La socialisation et l’intégration de ces nouveaux arrivants passent avant tout par le travail, qui peut combiner travail collectif, encadré et commandé, et activités annexes (notamment dans un potager individuel). Le travail collectif les contraint à adopter les formes d’organisation et les valeurs sociales soviétiques : importance de l’équipe, acquisition d’une compétence technique dans le cadre de la mécanisation du travail, vécue comme promotion, récompenses liées à la carrière et à la quantité de travail fourni. Certains adhèrent ainsi, peu à peu, à un discours qui glorifie le travail, met en valeur la domination de l’homme sur la nature par la construction de grands complexes industriels et urbains.
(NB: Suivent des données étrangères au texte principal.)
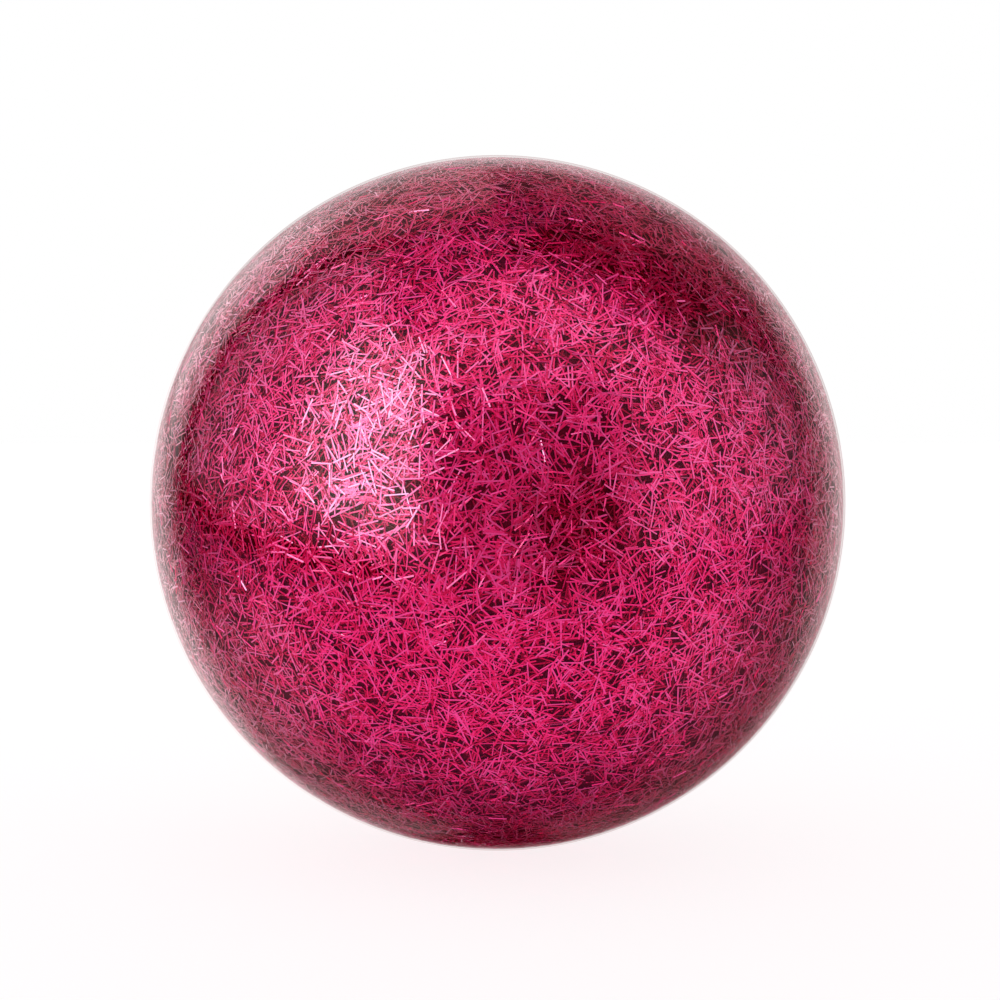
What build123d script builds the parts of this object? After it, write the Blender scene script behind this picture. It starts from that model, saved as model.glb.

L’intégration à ce monde soviétique passe aussi par l’adoption de stratégies de survie qui lui sont propres, telles que la participation aux échanges de services non monétarisés. Ainsi, de nombreux témoins évoquent ces machines à coudre qui ont permis à nombre de familles lituaniennes en déportation de survivre. Les échanges de services peuvent ouvrir les portes à l'intégration dans la communauté locale, dont les pratiques sont soviétiques, y compris avec ce que cela comporte de contournements et d'évitements.
Ces modes d’intégration et de promotion sociale sont d’autant plus importants que d’autres plus politiques, comme le Komsomol ou le Parti, sont partiellement ou complètement fermés aux déportés.